§ **WORK REQUIRED**: Begin at the first line below and copy each line exactly, ending with the line where "# Its underside" appears.

§ **COLLECTED MATERIAL**:
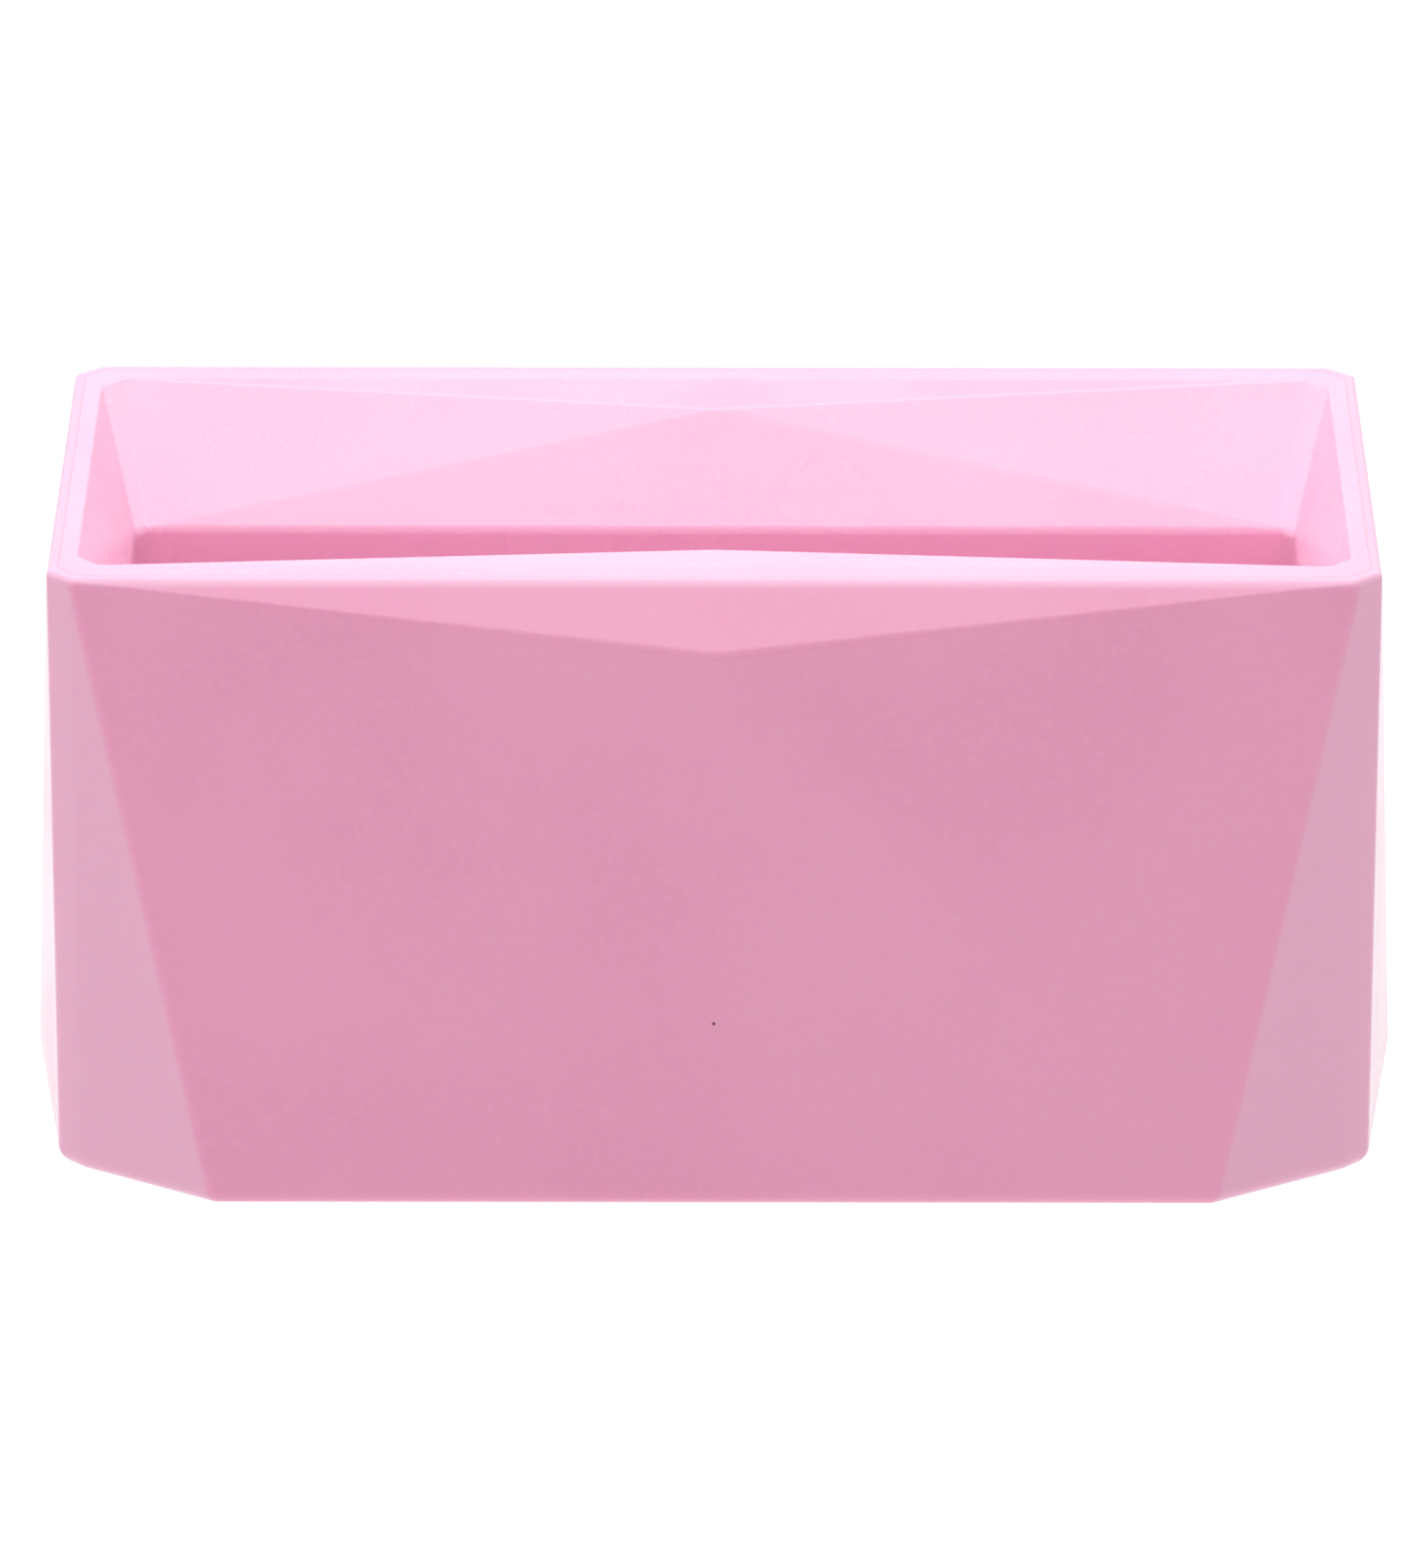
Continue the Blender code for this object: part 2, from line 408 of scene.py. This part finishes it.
case.data.materials.append(gloss_plastic(
    "case_gloss_pink", CASE_PINK, CASE_PINK_DEEP, CASE_PINK_PALE, shine=CASE_SHINE,
    glow=CASE_GLOW, glow_reach=THICK_WALL_GLOW_REACH, marks=case_weld_and_painted_light))
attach(case, "case")
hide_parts("outer_case")


# --- Base plate ---------------------------------------------------------------------------
# A satin pink plate pushed up into the open bottom until the case's leaning walls stop it.
# Its underside has shallow round pads where the ejector pins pushed it out of the mould.

plate_low, plate_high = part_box("base_plate")
PLATE_SOFTENING = 0.0004
SOFTENING_SEGMENTS = 5
PLATE_SHARP_FROM = math.radians(30.0)
EJECTOR_DIAMETER = 0.007
EJECTOR_DEPTH = 0.00025
EJECTOR_SEGMENTS = 40
EJECTOR_COLUMNS = 5
EJECTOR_ROWS = 2
EJECTOR_SPREAD_X = 0.72 * (plate_high.x - plate_low.x)
EJECTOR_SPREAD_Y = 0.60 * (plate_high.y - plate_low.y)
PLATE_PINK_DEEP = (0.83, 0.33, 0.50, 1.0)
PLATE_SHINE = 0.38
PLATE_GLOW = 0.15


def softened(name, bm, width_of, widest):
    """A piece whose edges are rounded as width_of says, and whose flat outside stays flat."""
    planes = outermost_planes(bm)
    weight = bm.edges.layers.float.new("bevel_weight_edge")
    for edge in bm.edges:
        if edge.calc_face_angle(0.0) > SAME_PLANE:
            edge[weight] = width_of(edge) / widest
    sharp = object_of(name + "_sharp", bm)
    sharp.data.materials.clear()
    sharp.data.shade_smooth()
    bevel = sharp.modifiers.new("rounded edges", "BEVEL")
    bevel.limit_method = "WEIGHT"
    bevel.offset_type = "OFFSET"
    bevel.width = widest
    bevel.segments = SOFTENING_SEGMENTS
    bevel.use_clamp_overlap = False

    rounded = evaluated(name + "_rounded", sharp)
    for v in rounded.data.vertices:
        for point, normal in planes:
            proud = (v.co - point).dot(normal)
            if proud > 0.0:
                v.co -= proud * normal
    shade_facets_flat(rounded)
    return evaluated(name, rounded)


def ejector_marks_tree():
    """Sinks a grid of shallow round pads, left by the ejector pins, into the face of a plate."""
    tree = bpy.data.node_groups.new("ejector_marks", "GeometryNodeTree")
    face = tree.interface
    face.new_socket("Plate", in_out="INPUT", socket_type="NodeSocketGeometry")
    for label in ("Face Height", "Pad Diameter", "Pad Depth", "Spread X", "Spread Y"):
        face.new_socket(label, in_out="INPUT", socket_type="NodeSocketFloat")
    for label in ("Columns", "Rows"):
        face.new_socket(label, in_out="INPUT", socket_type="NodeSocketInt")
    face.new_socket("Finish", in_out="INPUT", socket_type="NodeSocketMaterial")
    face.new_socket("Plate", in_out="OUTPUT", socket_type="NodeSocketGeometry")

    wire = Wire(tree)
    given = tree.nodes.new("NodeGroupInput")

    def take(label):
        return Wire(tree, given.outputs[label])

    spots = wire.node("GeometryNodeMeshGrid", None,
                      {"Size X": take("Spread X"), "Size Y": take("Spread Y"),
                       "Vertices X": take("Columns"), "Vertices Y": take("Rows")})
    height = wire.node("ShaderNodeCombineXYZ", None, {"Z": take("Face Height")})
    spots = wire.node("GeometryNodeTransform", None, {"Geometry": spots, "Translation": height})
    pad = wire.node("GeometryNodeMeshCylinder", None,
                    {"Vertices": EJECTOR_SEGMENTS, "Radius": take("Pad Diameter") * 0.5,
                     "Depth": take("Pad Depth") * 2.0})
    pads = wire.node("GeometryNodeInstanceOnPoints", None, {"Points": spots, "Instance": pad})
    pads = wire.node("GeometryNodeRealizeInstances", None, {"Geometry": pads})
    cut = wire.node("GeometryNodeMeshBoolean", {"operation": "DIFFERENCE"},
                    {"Mesh 1": take("Plate"), "Mesh 2": pads})
    whole = wire.node("GeometryNodeRealizeInstances", None, {"Geometry": cut})
    finished = wire.node("GeometryNodeSetMaterial", None,
                         {"Geometry": whole, "Material": take("Finish")})
    result = tree.nodes.new("NodeGroupOutput")
    tree.links.new(finished.socket, result.inputs["Plate"])
    return tree


def with_ejector_marks(name, piece, finish):
    """The plate with its ejector marks, as a plain mesh."""
    tree = ejector_marks_tree()
    modifier = piece.modifiers.new("ejector marks", "NODES")
    modifier.node_group = tree
    given = {"Face Height": plate_low.z, "Pad Diameter": EJECTOR_DIAMETER,
             "Pad Depth": EJECTOR_DEPTH, "Spread X": EJECTOR_SPREAD_X,
             "Spread Y": EJECTOR_SPREAD_Y, "Columns": EJECTOR_COLUMNS,
             "Rows": EJECTOR_ROWS, "Finish": finish}
    for item in tree.interface.items_tree:
        if item.in_out == "INPUT" and item.name in given:
            modifier[item.identifier] = given[item.name]
    made = evaluated(name, piece)
    made.data.set_sharp_from_angle(angle=PLATE_SHARP_FROM)
    return made


plate_blank = softened("plate_blank", clean_copy("base_plate"),
                       lambda edge: PLATE_SOFTENING, PLATE_SOFTENING)
plate_finish = gloss_plastic(
    "plate_satin_pink", CASE_PINK_DEEP, PLATE_PINK_DEEP, CASE_PINK, shine=PLATE_SHINE,
    glow=PLATE_GLOW, glow_reach=THICK_WALL_GLOW_REACH)
plate = with_ejector_marks("bottom_plate", plate_blank, plate_finish)
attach(plate, "case")
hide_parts("base_plate")


# --- Loaf liner ---------------------------------------------------------------------------
# A glossy pink silicone moulding that lifts out with the loaf: a flange that fills the case's
# rebate, a faceted funnel down to a ledge, and the straight loaf pocket below it.

liner_low, liner_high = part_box("loaf_liner")
FLANGE_CLOSING = 0.00028
FLANGE_DEPTH = 0.0030
FLANGE_SOFTENING = 0.00004
MOUTH_SOFTENING = 0.0004
FUNNEL_SOFTENING = 0.0005
LEDGE_SOFTENING = 0.0011
FLOOR_SOFTENING = 0.0015
FLOOR_ZONE = 0.010
# Painted light: the liner's pinks are paler than the case's and stand in for the brighter light
# that falls inside the mouth.
LINER_LIT_PINK = (0.990, 0.535, 0.725, 1.0)
LINER_LIT_PINK_DEEP = (0.985, 0.510, 0.705, 1.0)
LINER_LIT_PINK_PALE = (0.992, 0.560, 0.745, 1.0)
LINER_SHINE = 0.24
LINER_GLOW = 0.15
THIN_WALL_GLOW_REACH = (0.003, 0.0012, 0.0016)


def liner_copy_with_widths():
    """The liner's clean mesh with its flange closed up to the case, and its edges' widths."""
    bm = clean_copy("loaf_liner")
    bm.verts.index_update()
    flange_low = liner_high.z - FLANGE_DEPTH
    flange = set()
    for v in bm.verts:
        reach_x = abs(v.co.x) > liner_high.x - SAME_PLACE
        reach_y = abs(v.co.y) > liner_high.y - SAME_PLACE
        if v.co.z > flange_low and (reach_x or reach_y):
            flange.add(v.index)
            v.co.x += math.copysign(FLANGE_CLOSING, v.co.x)
            v.co.y += math.copysign(FLANGE_CLOSING, v.co.y)

    def width_of(edge):
        a, b = edge.verts
        low, high = min(a.co.z, b.co.z), max(a.co.z, b.co.z)
        on_pinch = min(abs(a.co.x), abs(b.co.x)) < SAME_PLACE
        if low > flange_low and not on_pinch:
            mouth = low > liner_high.z - SAME_PLACE and not (a.index in flange or b.index in flange)
            return MOUTH_SOFTENING if mouth else FLANGE_SOFTENING
        if high < liner_low.z + FLOOR_ZONE:
            return FLOOR_SOFTENING
        if high - low < SAME_PLACE:
            return LEDGE_SOFTENING
        return FUNNEL_SOFTENING

    return bm, width_of


liner_mesh, liner_width = liner_copy_with_widths()
liner = softened("liner_moulding", liner_mesh, liner_width, FLOOR_SOFTENING)
liner.data.materials.append(gloss_plastic(
    "liner_gloss_pink", LINER_LIT_PINK, LINER_LIT_PINK_DEEP, LINER_LIT_PINK_PALE, shine=LINER_SHINE,
    glow=LINER_GLOW, glow_reach=THIN_WALL_GLOW_REACH))
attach(liner, "liner")
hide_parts("loaf_liner")


# --- Studio -------------------------------------------------------------------------------
# The mould stands on a lit white table inside a ring of soft panels, most of them high up or
# behind it, in an otherwise dim room.  None of these belongs to the object.

WHITE = (1.0, 1.0, 1.0, 1.0)
TABLE_LENGTH = 6.0
TABLE_GLOW = 1.0
TABLE_GREY = (0.1, 0.1, 0.1, 1.0)
TABLE_CLEARANCE = 0.0002
PANEL_DISTANCE = 2.0
ROOM_GLOW = 0.10
BACKDROP_GLOW = 1.0

# Each panel's name, turn from straight behind, tilt above the table, width, height, brightness.
PANELS = (
    ("behind_high", 0.0, 60.0, 2.4, 1.3, 2.5),
    ("behind_low", 0.0, 17.0, 2.4, 1.0, 0.85),
    ("behind_left", -45.0, 25.0, 1.2, 1.4, 1.6),
    ("behind_right", 45.0, 25.0, 1.2, 1.4, 1.5),
    ("left", -90.0, 25.0, 1.4, 1.4, 1.7),
    ("right", 90.0, 25.0, 1.4, 1.4, 0.8),
    ("overhead", 0.0, 90.0, 1.4, 0.8, 2.4),
    ("overhead_front", 180.0, 66.0, 1.6, 1.0, 2.25),
    ("front_high", 180.0, 42.0, 1.6, 0.8, 1.0),
    ("front_low", 180.0, 17.0, 1.6, 0.7, 1.0),
)


def lit_acrylic(name, strength, face_colour):
    """Translucent acrylic lit from behind."""
    material, wire = blank_material(name)
    light = wire.node("ShaderNodeEmission", None, {"Color": WHITE, "Strength": strength})
    face = wire.node("ShaderNodeBsdfDiffuse", None, {"Color": face_colour})
    both = wire.node("ShaderNodeAddShader", None, {0: light, 1: face})
    wire.node("ShaderNodeOutputMaterial", None, {"Surface": both})
    return material


table_top = bmesh.new()
bmesh.ops.create_grid(table_top, x_segments=1, y_segments=1, size=TABLE_LENGTH / 2)
bmesh.ops.translate(table_top, vec=(0, 0, cad_low.z - TABLE_CLEARANCE), verts=table_top.verts)
table = object_of("studio_table", table_top)
table.data.materials.append(lit_acrylic("lit_white_acrylic", TABLE_GLOW, TABLE_GREY))


def soft_panel(name, turn, tilt, width, height, brightness):
    """A soft light panel on a dome round the mould, so many times as bright as the table."""
    light = bpy.data.lights.new(name + "_panel", "AREA")
    light.shape = "RECTANGLE"
    light.size = width
    light.size_y = height
    light.energy = brightness * math.pi * width * height
    out = Vector((math.sin(turn) * math.cos(tilt), math.cos(turn) * math.cos(tilt),
                  math.sin(tilt)))
    made = bpy.data.objects.new(name + "_panel", light)
    made.location = Vector((0.0, 0.0, case_high.z / 2)) + PANEL_DISTANCE * out
    made.rotation_euler = out.to_track_quat("Z", "Y").to_euler()
    made.visible_camera = False
    bpy.context.scene.collection.objects.link(made)


for panel_name, turn, tilt, width, height, brightness in PANELS:
    soft_panel(panel_name, math.radians(turn), math.radians(tilt), width, height, brightness)

# The room is dim, but what the lens sees past the table's edge is as white as the table.
room = bpy.data.worlds.new("dim_room")
room.use_nodes = True
room.node_tree.nodes.clear()
wire = Wire(room.node_tree)
seen = wire.node("ShaderNodeLightPath", output=0)
surround = wire.node("ShaderNodeBackground", None,
                     {"Color": WHITE, "Strength": seen * (BACKDROP_GLOW - ROOM_GLOW) + ROOM_GLOW})
wire.node("ShaderNodeOutputWorld", None, {"Surface": surround})
bpy.context.scene.world = room
bpy.context.scene.view_settings.view_transform = "Standard"

LENS = 271.6
SENSOR_WIDTH = 36.0
SIGHT_LIMIT = 20.0
CAMERA_DISTANCE = 2.195
CAMERA_PITCH = math.radians(22.3)
CAMERA_TURN = math.radians(0.07)
CAMERA_ROLL = math.radians(0.055)
CAMERA_AIM = Vector((-0.00035, 0.0, case_high.z - 0.0622))
UPRIGHT = Vector((0.0, 0.0, 1.0))

camera_data = bpy.data.cameras.new("studio_camera")
camera_data.sensor_width = SENSOR_WIDTH
camera_data.lens = LENS
camera_data.clip_end = SIGHT_LIMIT
camera = bpy.data.objects.new("studio_camera", camera_data)
back = Vector((0.0, -math.cos(CAMERA_PITCH), math.sin(CAMERA_PITCH)))
back.rotate(Quaternion(UPRIGHT, CAMERA_TURN))
camera.location = CAMERA_AIM + CAMERA_DISTANCE * back
roll = Quaternion(UPRIGHT, CAMERA_ROLL)
camera.rotation_euler = (back.to_track_quat("Z", "Y") @ roll).to_euler()
bpy.context.scene.collection.objects.link(camera)
bpy.context.scene.camera = camera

§ **EXERCISE SOLUTION**:
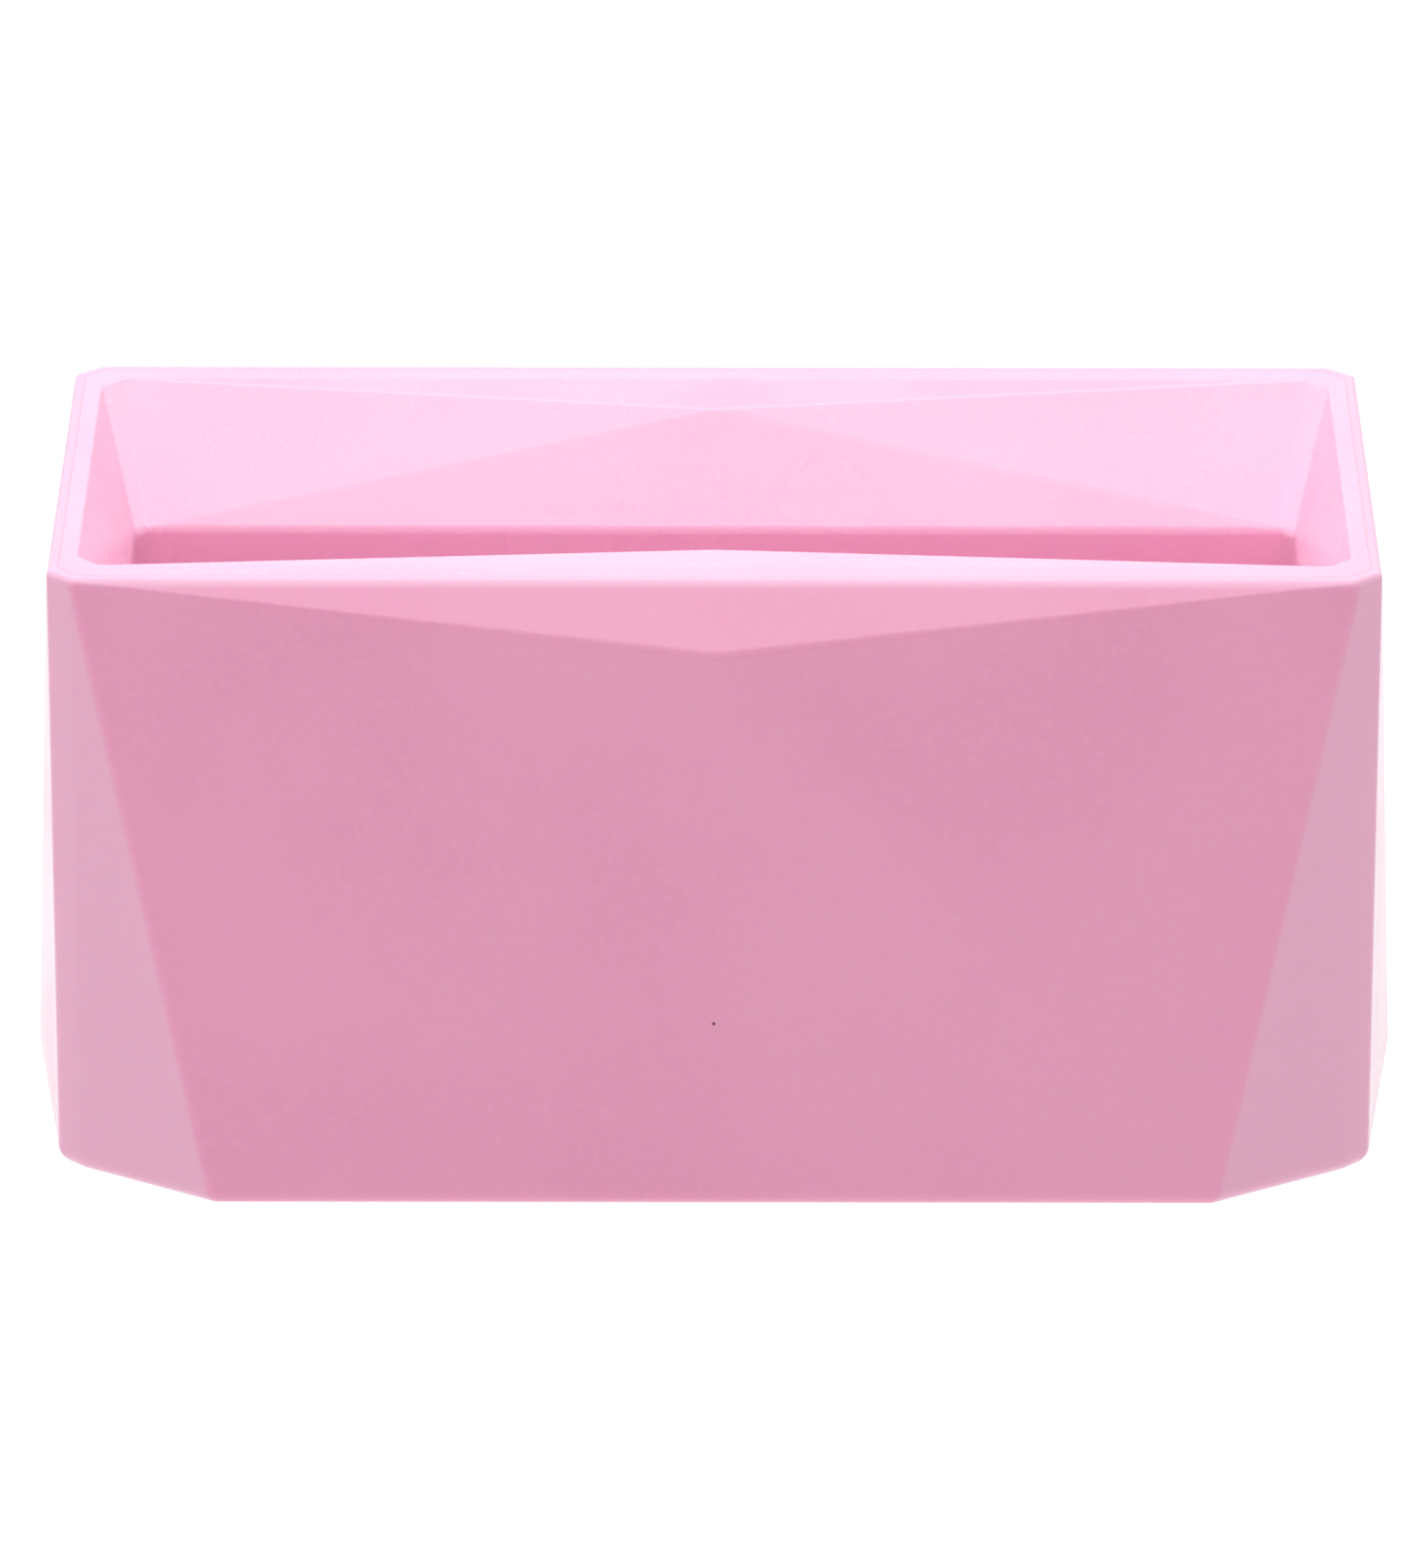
Continue the Blender code for this object: part 2, from line 408 of scene.py. This part finishes it.
case.data.materials.append(gloss_plastic(
    "case_gloss_pink", CASE_PINK, CASE_PINK_DEEP, CASE_PINK_PALE, shine=CASE_SHINE,
    glow=CASE_GLOW, glow_reach=THICK_WALL_GLOW_REACH, marks=case_weld_and_painted_light))
attach(case, "case")
hide_parts("outer_case")


# --- Base plate ---------------------------------------------------------------------------
# A satin pink plate pushed up into the open bottom until the case's leaning walls stop it.
# Its underside has shallow round pads where the ejector pins pushed it out of the mould.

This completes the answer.